Suddenly, the History Channel found itself under attack. "It showed very bad judgment on the part of people at History and A&E;," said Jeff Chester, executive director of the Center for Media Education, who savaged the network in as many different forums as he could reach. "When they allow sponsors to help dictate editorial content of documentaries, they jeopardize the public's confidence in media."

Mudd and Vanocur, neither of whom was involved in the decision, said they were surprised by History's naivete. "These people aren't journalists, so I think that may have accounted for the project getting as far as it did," said Mudd. "Had there been a news structure there I think the warning flags would have been raised a lot earlier."

'Credibility gap'

The whole subject obviously continues to irritate Davids.

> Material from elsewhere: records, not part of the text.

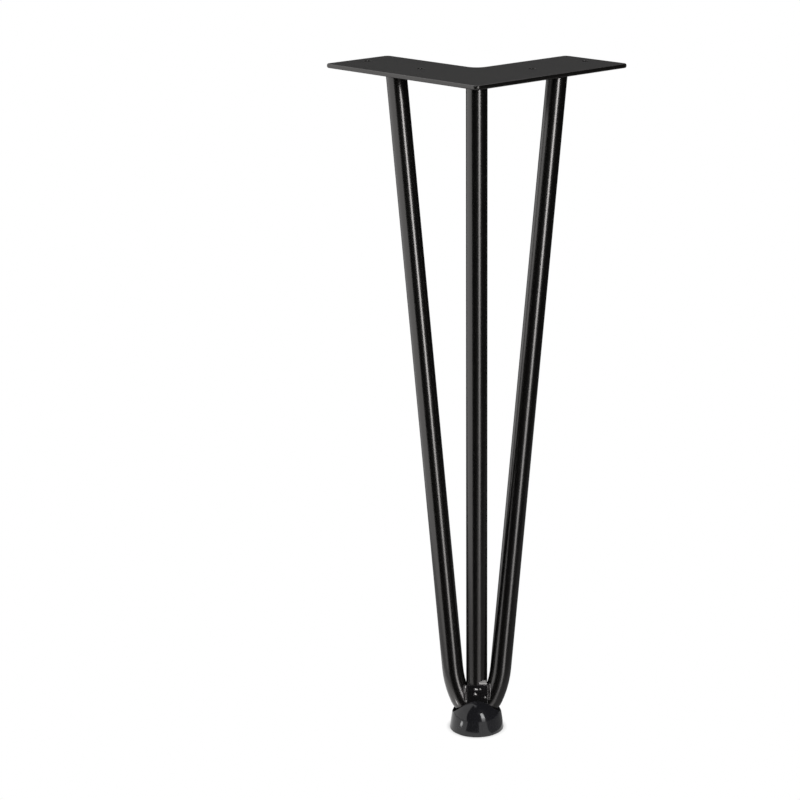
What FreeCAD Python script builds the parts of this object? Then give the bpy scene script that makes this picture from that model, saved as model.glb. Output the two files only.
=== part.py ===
import FreeCAD, Part
import math
import os
import Sketcher
from FreeCAD import Placement, Rotation, Vector

# Hairpin table leg with three rods: a flat L-shaped mounting plate, one rod bent to a
# hairpin at the foot, a straight rod from the plate's corner down into the crotch of
# the bend, the welds that join them, and a moulded cap that keeps the foot off the floor.
#
# Frame: +Z is up. The origin is on the plate's top face, where the centre lines of its
# two arms cross. The arms run along +X and +Y, and the foot stands out beyond the
# plate's outer corner, on the diagonal between -X and -Y.
#
# The rods, the welds and the cap are drawn in the leg's own frame, which has its origin
# at the plate's outer corner: X runs across the leg, Y runs along the diagonal towards
# the inside of the plate, and Z is up. The leg is alike on both sides of X = 0.

document = FreeCAD.newDocument("hairpin_leg")

# Driving dimensions, in millimetres and degrees.
SIZES = [
    ("leg_height", 360, "floor to the plate's top face"),
    ("arm_length", 125, "plate, outer corner to the end of an arm"),
    ("arm_width", 50, "plate, width of an arm"),
    ("plate_thickness", 2.5, "plate, sheet thickness"),
    ("plate_corner_radius", 3.3, "plate, outer corners"),
    ("plate_inner_radius", 6, "plate, corner between the arms"),
    ("plate_edge_chamfer", 0.4, "plate, broken edges of both faces"),
    ("hole_diameter", 4.2, "plate, screw holes"),
    ("hole_end_distance", 10, "plate, end of an arm to the nearer hole"),
    ("hole_spacing", 45, "plate, between the two holes of an arm"),
    ("rod_diameter", 12, "round bar of all three rods"),
    ("side_rod_along", 72.2, "outer corner to a side rod, along its arm"),
    ("side_rod_inset", 7.8, "outer edge to a side rod's axis"),
    ("corner_rod_inset", 10.4, "both outer edges to the centre rod's axis"),
    ("foot_outreach", 40.4, "how far the foot stands out from the outer corner"),
    ("bend_inner_radius", 4, "foot bend, inside of the bar"),
    ("bend_turn", 65, "foot bend, turn on each side in degrees"),
    ("shoulder_radius", 52, "flatter bend above it, to the bar's axis"),
    ("centre_rod_gap", 6, "inside of the foot bend to the centre rod's end"),
    ("foot_weld_diameter", 12.4, "weld in the crotch, plug of weld metal"),
    ("foot_weld_height", 11.7, "weld in the crotch, from top to bottom"),
    ("foot_weld_root", 0.7, "how deep it runs in below the inside of the bend"),
    ("foot_weld_crown", 1.4, "how far it stands proud of the rods in front"),
    ("foot_weld_bevel", 1.4, "its bevelled ends"),
    ("bead_leg", 2.6, "fillet weld at the plate, legs of its section"),
    ("bead_turn", 90, "fillet weld at the plate, angle round the rod"),
    ("cap_base_diameter", 30.8, "cap, at the floor"),
    ("cap_height", 18.8, "cap, floor to the top of its dome before the slot is cut"),
    ("cap_draft", 8.4, "cap, lean of its side in degrees"),
    ("cap_floor_thickness", 5.6, "cap, below the rod"),
    ("cap_saddle_radius", 18, "cap, dip of the slot's axis from end to end"),
    ("cap_base_chamfer", 0.5, "cap, broken edge at the floor"),
    ("fit_clearance", 0.15, "between the cap and the rod"),
]

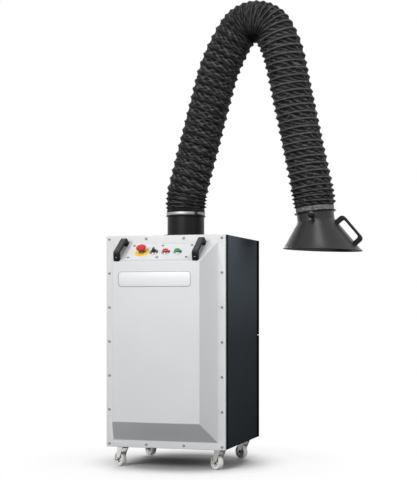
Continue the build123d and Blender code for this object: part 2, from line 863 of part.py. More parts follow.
def cable_gland():
    """Gland for the mains lead: a body outside, a nut inside and the bore."""
    y = rear_y - gland_from_rear
    z = cabinet_base + gland_above_base
    body = round_bar((-panel_outer - gland_length / 2, y, z), (-panel_outer, y, z), gland_radius)
    dome_frame = Plane(origin=(-panel_outer - gland_length / 2, y, z), z_dir=(-1, 0, 0))
    dome = dome_frame * Cone(gland_dome_foot, gland_dome_tip, gland_length / 2,
                             align=(Align.CENTER, Align.CENTER, Align.MIN))
    nut_frame = Plane(origin=(-panel_inner, y, z), z_dir=(1, 0, 0))
    nut = nut_frame * extrude(RegularPolygon(gland_radius, 6), amount=gland_nut_thickness)
    thread = gland_axis_bar(gland_thread_radius - running_gap)
    return body + dome + nut + thread - gland_axis_bar(gland_bore_radius)


def caster_places():
    """Swivel axes of the four casters, by name."""
    x = half_width - caster_inset_x
    front = front_y + caster_inset_front
    rear = rear_y - caster_inset_rear
    return {"front_left": (-x, front), "front_right": (x, front),
            "rear_left": (-x, rear), "rear_right": (x, rear)}


def caster_plates():
    """Top plates with the fixed half of the swivel race."""
    plates = []
    for x, y in caster_places().values():
        top = Plane(origin=(x, y, cabinet_base))
        plate = top * extrude(RectangleRounded(caster_plate_size, caster_plate_size, plate_corner_radius),
                              amount=-caster_plate_thickness)
        race = top * extrude(Circle(race_radius), amount=-caster_plate_thickness - race_height)
        plates.append(plate + race)
    return Compound(children=plates)


def caster_frame(x, y):
    """Frame on the swivel axis at floor level, whose X axis points along the trail."""
    return Pos(x, y, 0) * Rot(0, 0, caster_angle)


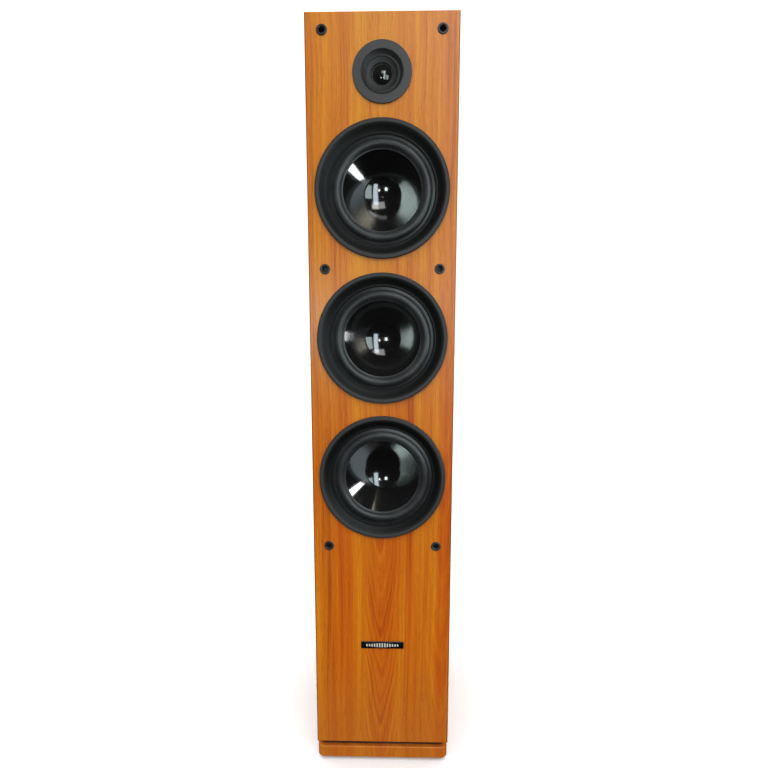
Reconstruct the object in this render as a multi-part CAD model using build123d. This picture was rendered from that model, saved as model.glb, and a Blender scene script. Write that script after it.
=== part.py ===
from build123d import *
from math import cos, pi, radians, sin
import os

# Floorstanding loudspeaker: a tweeter over three woofers in a tall cabinet, on a plinth with feet.
# Sizes are millimetres. +Z is up, the front baffle faces -Y, and the origin is the middle of the
# overall footprint, on the floor. Drivers are drawn about the Y axis as (radius, depth) outlines,
# where depth counts from the baffle's front face into the cabinet.

# ---------------------------------------------------------------- cabinet
cabinet_width = 210.0
cabinet_depth = 290.0
cabinet_height = 1085.0
panel = 15.0
baffle_thickness = 20.0
edge_radius = 1.6

# ---------------------------------------------------------------- base
foot_height = 6.0
foot_radius = 17.0
foot_chamfer = 1.2
foot_from_side = 25.0
foot_from_end = 30.0
plinth_thickness = 18.0
plinth_corner = 10.0
plinth_inset = 0.5
riser_height = 9.0
riser_inset = 7.0
riser_corner = 4.0
base_screw_radius = 2.25
base_screw_bite = 11.0
base_screw_head_radius = 4.5
base_screw_head_height = 3.0
base_slot_span = 1.2
base_screw_recess = 1.0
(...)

"I don't want to say too much about this because we're not going to win anything by talking about it," he said grimly.

He insisted that the network could have done the shows objectively, but recognized that it might never have been able to get over the impression that the content was stained.

"We thought we could do it in an objective manner but just because it had this appearance we said, 'Let's walk away,' " Davids explained. "That's what we did."

The quick decision to drop the project, he said, proved the channel's integrity, an assertion Chester seriously doubts.

"I think there is a credibility gap now," he said. "It was good that they canceled it, but they canceled it only because there was such a public outcry."

Still, the episode is not likely to keep viewers away from the History Channel, which is planning an ambitious fall season that will include "The Great Ships," a series that each week will examine a different sea vessel, from the dreadnoughts to the PT boats; "History Undercover," a series on espionage operations, and "True Action Adventures."

With the channel adding about a million new subscribers every month, Davids sees no reason to look back.

"The History Channel," he says, "is going to keep on making history."